With regard to premises liability cases, the Supreme Court has made plain that
[w]here reasonable minds can differ as to the conclusion to be reached with regard to questions of whether an owner/occupier breached the duty of care to invitees and whether an invitee exercised reasonable care for personal safety, summary adjudication is not appropriate.
Robinson, 268 Ga. at 740(1), 493 S.E.2d 403. For the above reasons, summary judgment was not appropriate in this case, and we reverse. Samuels' second enumeration of error is moot.
Judgment reversed.
MILLER, P.J., and RAY, J., concur.
ON MOTION FOR RECONSIDERATION
On motion for reconsideration, CBOCS contends we overlooked controlling case law that provides that an owner of land is not liable for naturally occurring objects that have not become an obvious hazard. CBOCS quotes this language:
In a series of cases involving slips and falls on water on rainy days, and on leaves on fall days, and on ice in winter weather, we have held that where the accumulation of such substances “on a premises is naturally occurring and not attributable to any affirmative action on the proprietor's part, the proprietor has no affirmative duty to discover and remove it in the absence of evidence that it had become an obvious hazard by means other than natural accumulation.”
Leibel v. Sandy Springs Historic Comm. Foundation, 281 Ga.App. 390, 392, 636 S.E.2d 27 (2006), quoting Cleveland v. Snowdrop Prop., 232 Ga.App. 447, 501 S.E.2d 546 (1998). The cases upon which CBOCS relies include evidence that the item in question was a “naturally occurring” item that came from an identified source. In Leibel, the item was a sweet gum ball from a nearby sweetgum tree. In Augusta Country Club v. Blake, 280 Ga.App. 650, 634 S.E.2d 812, the item was a magnolia seed pod from nearby magnolia trees. In Cleveland v. Snowdrop Props., 232 Ga.App. 447, 501 S.E.2d 546 (1998), the item was wet leaves that “were the natural result of the fall season and the weekend's rain.” In Columbus Doctors Hosp. v. Thompson, 224 Ga.App. 682, 482 S.E.2d 705 (1997), the item was ice.

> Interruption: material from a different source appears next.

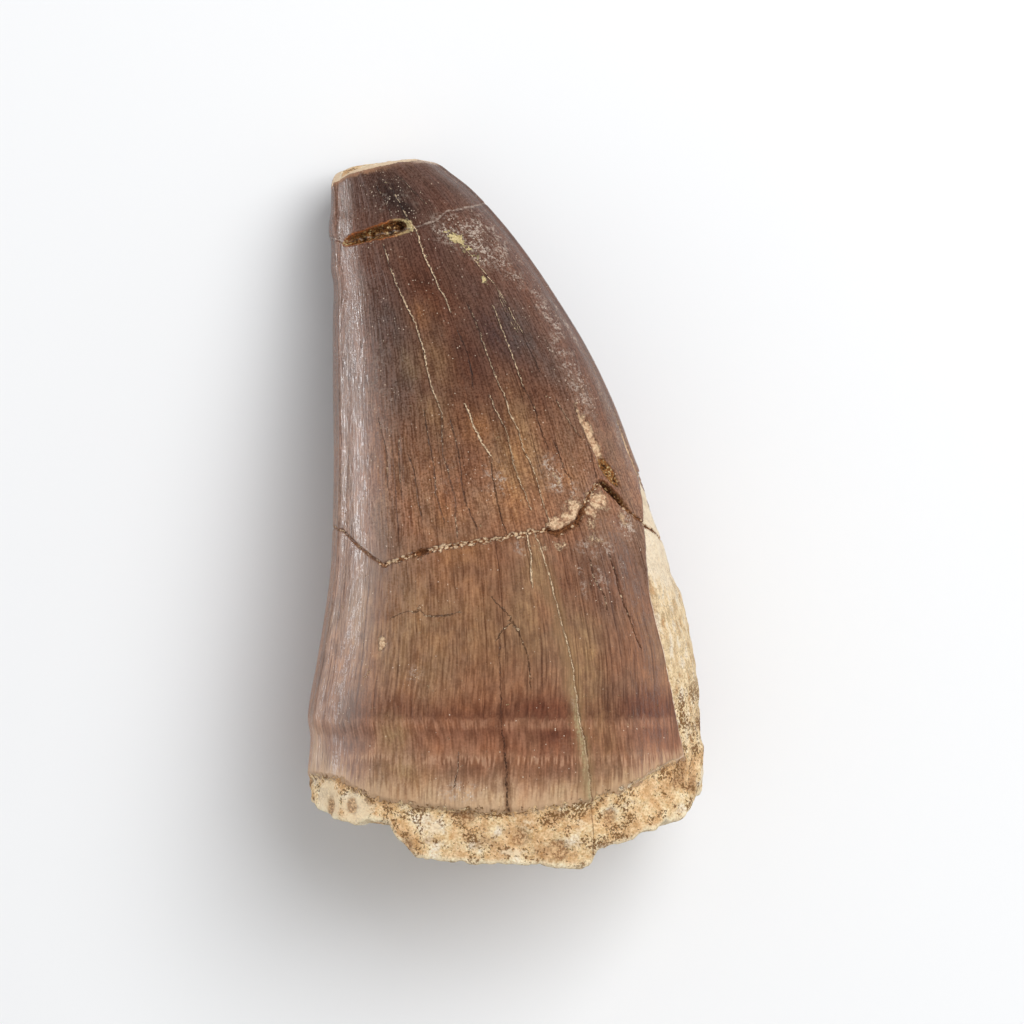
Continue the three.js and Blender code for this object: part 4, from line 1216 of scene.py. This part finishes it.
def tooth_colour(m):
    """All the colours together, with masks of the dull places and of the crevices and cracks."""
    enamel, dust = enamel_colour(m)
    dentine, crevices = dentine_colour(m)

    # The enamel pales towards its lower edge, which crumbles into the dentine.
    combed = uneven(m.below, m.striped, 3, m.combed, 1.6)
    enamel = paint(enamel, ENAMEL_END, band(combed, -1.7, 0, 0, 0.7))
    crumbling = band(m.below, -1.8, -0.2, 0.12, 4.2)
    ragged_edge = uneven(m.inside, m.crumbly, crumbling, m.grainy, 0.2)
    edge = band(ragged_edge, -0.03, 0.05)
    worn = where(band(uneven(ragged_edge, m.crumbly, 1), 0.55, 0), band(m.height, 27.5, 28.5),
                 band(m.turn, 80, 110, 0.3, 0.85))
    enamel = paint(enamel, CAP_EDGE, worn)
    colour = mix(edge, dentine, enamel)
    # Painted highlight: a pale line along the enamel's edge beside the bare band.
    edge_highlight = where(band(m.inside, -0.05, 0.02), band(m.inside, 0.3, 0.18), band(m.turn, 60, 50),
                band(m.height, -21, -16, 0.3, 1), band(m.height, -6, -11, 0.3, 1),
                band(m.grainy, 0.36, 0.5, 0.5, 1))
    colour = paint(colour, EDGE_HIGHLIGHT, edge_highlight, 0.9)
    # Painted shade: a dark line on the dentine at the foot of the enamel's step, broken by a noise.
    under = where(band(ragged_edge, -0.3, -0.02), minus(1, edge), band(m.height, 20, 10),
                  band(m.grainy, 0.4, 0.52, 0.1, 0.8), band(m.below, -3, -1, 1, 0.4))
    colour = darken(colour, LINE_TINT, under)

    chalky = band(uneven(m.chalk, m.crumbly, 1.2, m.grainy, 0.6), 0.2, 0.6)
    chalk = mix(band(m.crumbly, 0.42, 0.58), CHALK, CHALK_PALE)
    chalk = shade(chalk, m.dusty, (0.66, 0.58, 0.52), (1.16, 1.16, 1.16), 0.2)
    colour = paint(colour, chalk, chalky, 0.9)
    colour, in_pit = draw_pits(m, colour)
    golden = band(uneven(m.gold, m.crumbly, 2, m.grainy, 1.2), 0.4, 0.7)
    gold = shade(GOLD, m.dusty, (0.66, 0.58, 0.42), (1.2, 1.2, 1.26), 0.2)
    colour = paint(colour, gold, golden, 0.9)
    colour, in_break = draw_breaks(m, colour)
    colour, in_line = draw_long_lines(m, colour)
    colour, in_crack = draw_cracks(m, colour)
    dull = either(minus(1, edge), chalky, in_pit, in_break, golden, in_line, in_crack)
    return colour, dull, dust, crevices, in_crack


# Fine relief of the enamel: how deep each noise goes, in millimetres.
FINE_RELIEF = {"fibred": 0.024, "striped": 0.006, "combed": 0.004, "ridged": 0.02,
               "blotchy": 0.008, "dusty": 0.003}
CRACK_DEPTH = 0.04
CREVICE_DEPTH = 0.07
CRUMB_DEPTH = 0.3


def finish_material():
    m = Marks()
    colour, dull, dust, crevices, in_crack = tooth_colour(m)

    # Gloss: polished enamel, dull everywhere else.
    polish = band(uneven(m.combed, m.dusty, 1), 0.36, 0.62, 0.19, 0.42)
    polish = plus(polish, band(m.height, 2, -16, 0, 0.12))
    polish = plus(polish, times(dust, 0.3))
    roughness = plus(polish, times(dull, 0.5), clamp=True)

    # Fine relief in millimetres: lengthwise grain on the enamel, crumbs on the dentine.
    fine = times(in_crack, -CRACK_DEPTH)
    for name, depth in FINE_RELIEF.items():
        fine = plus(fine, times(getattr(m, name), depth))
    crumbs = times(noise(m.place, 2.8, 6, 0.75), CRUMB_DEPTH)
    crumbs = minus(crumbs, times(crevices, CREVICE_DEPTH))
    height = node("Mix", {0: dull, 2: fine, 3: crumbs}, data_type="FLOAT").outputs[0]
    bump = node("Bump", {"Strength": 1, "Distance": MM, "Height": height}).outputs["Normal"]
    shader = node("BsdfPrincipled", {"Base Color": colour, "Roughness": roughness, "Normal": bump,
                                     "IOR": 1.5, "Specular IOR Level": 0.3})
    node("OutputMaterial", {"Surface": shader.outputs["BSDF"]})


# ---- Studio ----

WORLD_LIGHT = 0.47
FLOOR_COLOUR = (0.85, 0.86, 0.872, 1)
FLOOR_HALF = 3
# The lights: name, place, size, energy in watts, and whether they light surfaces or only shine.
LIGHTS = [
    ("key", (0.25, 0.2, 0.52), (0.42, 0.42), 3.3, True),
    ("left_fill", (-0.5, 0, 0.03), (0.5, 0.05), 0.75, True),
    ("left_strip", (-0.4, 0.08, 0.017), (0.32, 0.022), 1.3, False),
    ("left_glow", (-0.38, 0.08, 0.17), (0.32, 0.14), 0.55, False),
    ("right_strip", (0.4, 0.06, 0.16), (0.4, 0.08), 0.6, False),
]
LIGHT_AIM = Vector((0, 0, 0.01))
# The camera looks straight down, as the photo does.
CAMERA_PLACE = ((0.585 - BOX_MIDDLE[0]) * MM, (0.135 - BOX_MIDDLE[1]) * MM, 0.523)


def make_floor():
    mesh = bpy.data.meshes.new("floor")
    corners = [(x * FLOOR_HALF, y * FLOOR_HALF, 0) for x, y in ((-1, -1), (1, -1), (1, 1), (-1, 1))]
    mesh.from_pydata(corners, [], [range(4)])
    material = bpy.data.materials.new("floor")
    material.use_nodes = True
    shader = material.node_tree.nodes["Principled BSDF"]
    shader.inputs["Base Color"].default_value = FLOOR_COLOUR
    shader.inputs["Roughness"].default_value = 0.9
    mesh.materials.append(material)
    in_scene("floor", mesh)


def make_light(name, place, size, energy, lights_surfaces):
    data = bpy.data.lights.new(name, "AREA")
    data.shape = "RECTANGLE"
    data.size, data.size_y = size
    data.energy = energy
    light = in_scene(name, data)
    light.location = place
    light.rotation_mode = "QUATERNION"
    light.rotation_quaternion = (LIGHT_AIM - Vector(place)).to_track_quat("-Z", "Y")
    light.visible_diffuse = lights_surfaces
    light.visible_glossy = not lights_surfaces


def make_studio():
    scene = bpy.context.scene
    world = bpy.data.worlds.new("studio")
    world.use_nodes = True
    background = world.node_tree.nodes["Background"]
    background.inputs["Color"].default_value = (1, 1, 1, 1)
    background.inputs["Strength"].default_value = WORLD_LIGHT
    scene.world = world
    scene.view_settings.view_transform = "Standard"
    for light in LIGHTS:
        make_light(*light)


def make_camera():
    data = bpy.data.cameras.new("camera")
    data.lens = 200
    data.sensor_width = 36
    data.clip_start, data.clip_end = 0.01, 10
    camera = in_scene("camera", data)
    camera.location = CAMERA_PLACE
    bpy.context.scene.camera = camera


# ---- Scene ----

make_camera()
make_studio()
make_floor()

tooth = build_skin()
finish_material()
tooth.data.materials.append(MATERIAL)
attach(tooth, "root")
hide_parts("tooth")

In this case, however, there is no evidence, let alone undisputed evidence, that the object upon which Samuels fell was a naturally occurring substance on the premises. Although there were trees and bushes somewhere on the premises, there is no evidence showing that the piece of wood came from any of these sources. And neither Mrs. Samuels nor her cousin testified that it was a stick from a nearby tree or bush. CBOCS also argues that Samuels admitted that the object was “naturally occurring” because she used the word “stick” to describe it. But that fact alone does not establish as a matter of law that it was a naturally occurring item in the area. For example, the object could have fallen off another vehicle or have been dropped by another customer. Furthermore, in addition to a branch from a tree, “stick” can also mean “a long slender piece of wood” See http:// www. merriam- webster. com/ dictionary/ stick. It could have been a piece of construction material, or indeed some of the wooden mulch that CBOCS's manager admitted was located in the nearby landscape beds. Because CBOCS cannot establish as a matter of undisputed fact that the item was naturally occurring, CBOCS cannot show that it was entitled to summary judgment based on the natural object cases.
Finally, CBOCS argues that we relied on improper evidence to raise an issue of fact about whether the stick was “naturally occurring.” In the only applicable sentence, the opinion states, “There was some evidence that the object could have been a piece of landscaping mulch from a nearby bed.” CBOCS argues that the statement is based on speculation and hearsay and, therefore, that it is inadmissible. It is true, as stated in CBOCS's MFR, that Samuels' cousin had no direct knowledge to show that the piece of wood was a piece of landscaping mulch. But the store manager said that there were beds around the parking spaces at the time of the fall that had a wood mulch material; and Samuels' cousin saw where Samuels fell and came back to the same location two additional times and saw the material on the parking lot outside of the beds. Thus, there was some circumstantial evidence supporting the statement in the opinion.